While D was removing asbestos sheets from the roof, he fell through a skylight and was killed. R Ltd was prosecuted and convicted under section 3 of the 1974 Act for failing to discharge its duty to conduct its undertaking in such a way that persons not in its employment were not exposed to risks to their health. R Ltd appealed to the Divisional Court.
The appeal was allowed. The Divisional Court ruled as follows:
The prosecution had to establish three matters for liability under section 3. First, the accused must be an employer; second, the activity or state of affairs giving rise to the complaint must fall within the scope of the accused’s conduct of its undertaking; and there must be a risk to the health and safety or persons other than employees.

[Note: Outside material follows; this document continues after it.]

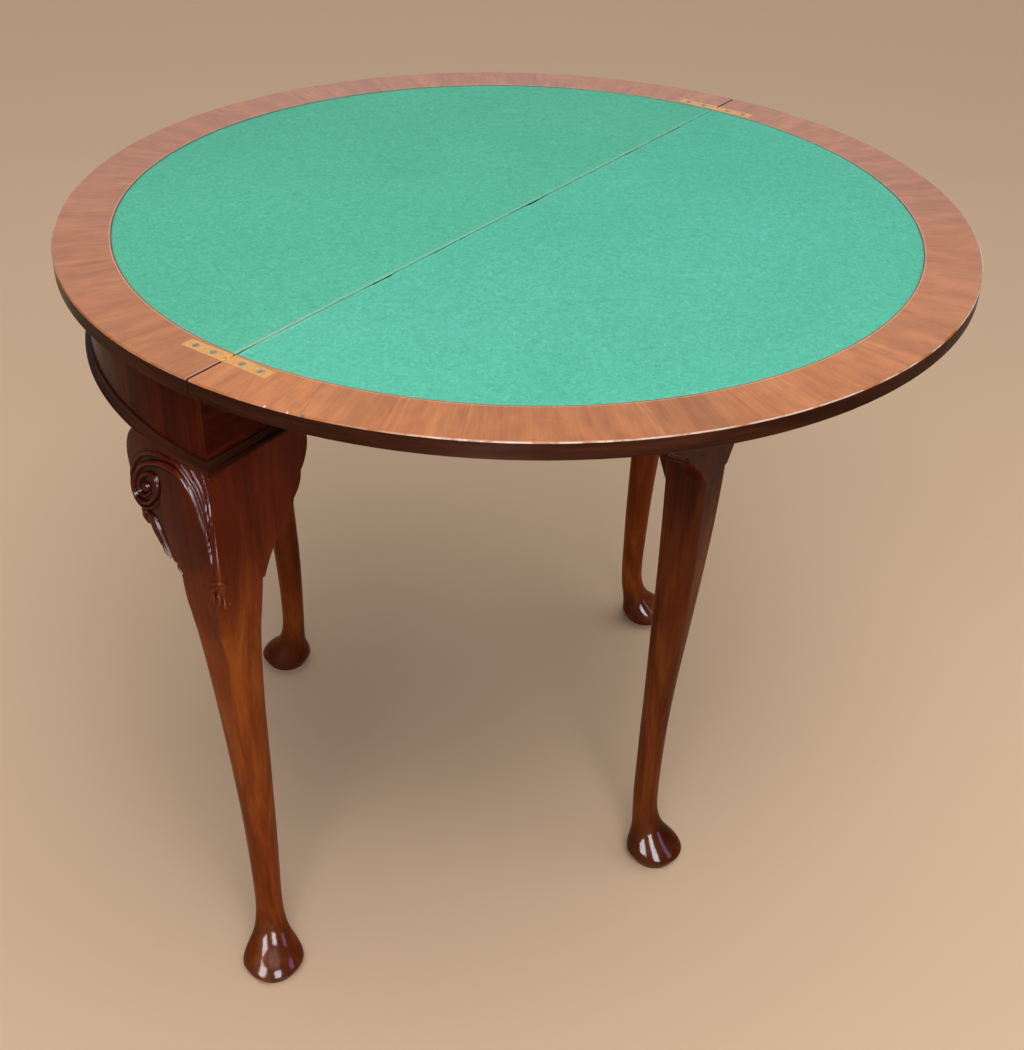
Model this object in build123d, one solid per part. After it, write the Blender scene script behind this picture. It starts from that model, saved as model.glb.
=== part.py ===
from build123d import *
from math import cos, pi, radians, sin, sqrt
import os

# Demi lune card table, shown open. Millimetres. X runs along the fold, the curved
# front faces -Y, the flap lies over +Y, Z is up and the floor is at zero.
# "near" is the +X end and "far" the -X end.

# Overall sizes
table_height = 745.0
top_radius = 432.0
top_overhang = 22.0
frame_drop = 100.0
back_inset = 13.0

# Leaves
leaf_thickness = 16.0
band_thickness = 1.4
border_width = 52.0
baize_thickness = 1.2
baize_clearance = 0.2
leaf_arris = 1.1
band_piece_count = 6

# Fold and its hinges: two pivots, one in each leaf, joined by a short link
fold_gap = 0.8
fold_arris = 1.5
pivot_offset = 2.0
pivot_depth = 1.85
hinge_length = 45.0
hinge_width = 12.5
hinge_thickness = 3.0
hinge_inset = 43.5
pin_radius = 0.7
pin_clearance = 0.05
link_width = 4.0
link_end_radius = 1.35
link_clearance = 0.25
screw_head_radius = 3.3
screw_head_depth = 2.0
screw_shank_radius = 1.6
screw_length = 11.0
screw_pitch = 19.5
screw_end_margin = 10.0
screw_slot_width = 0.8
screw_slot_depth = 0.7

# Frieze, rails and mouldings
rail_thickness = 22.0
veneer_thickness = 1.0
moulding_height = 11.0
moulding_projection = 6.0
moulding_lip = 3.0
moulding_step_shares = (0.33, 0.5, 1.5, 1.8)

# Legs
knee_side = 54.0
gate_knee_side = 44.0
knee_reveal = 2.0
knee_trim = 1.5
ankle_side = 28.0
ankle_height = 85.0
foot_radius = 32.0
foot_sole_radius = 25.0
foot_edge_height = 13.0
post_side = 36.0
post_depth = 36.0
post_overlap = 8.0
corner_ankle_inset = 47.0
corner_ankle_setback = 34.0
corner_toe = 17.5
straight_toe = 18.0
front_ankle_setback = 66.0
gate_ankle_setback = 38.0

# Ears glued beside the knees
ear_thickness = 24.0
ear_tuck = 12.0
back_ear_width = 58.0
front_ear_width = 70.0
gate_ear_width = 77.0
gate_bracket_reach = 52.0
back_ear_drop_share = 0.201
front_ear_drop_share = 0.203
gate_ear_drop_share = 0.164
gate_bracket_drop_share = 0.229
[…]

The word “undertaking” meant “business or enterprise”. It was inconceivable that Parliament should have intended that there should be criminal liability where an employer had no control. It was necessary for an employer either to exercise actual control or to be under a duty to do so. Where an employer left an independent contractor to work in the way which he saw fit, then that work should be outside the scope of the “undertaking”.
If R Ltd was under a duty to provide a safe system of work for the independent contractors, then its duty under the Act would extend beyond that imposed by the civil law. The Act was not intended to go beyond the common law.
The magistrates had not been entitled to find that D’s work in removing the sheets was within the scope of R Ltd’s conduct of its undertaking.
Note: one difficulty with this case is that it may mean that employers can avoid all responsibility for the safety of independent contractors by refusing to give instructions on how work is done. On the other hand, if an employer gives directions on how the work is to be done, then that employer will remain liable under the Act.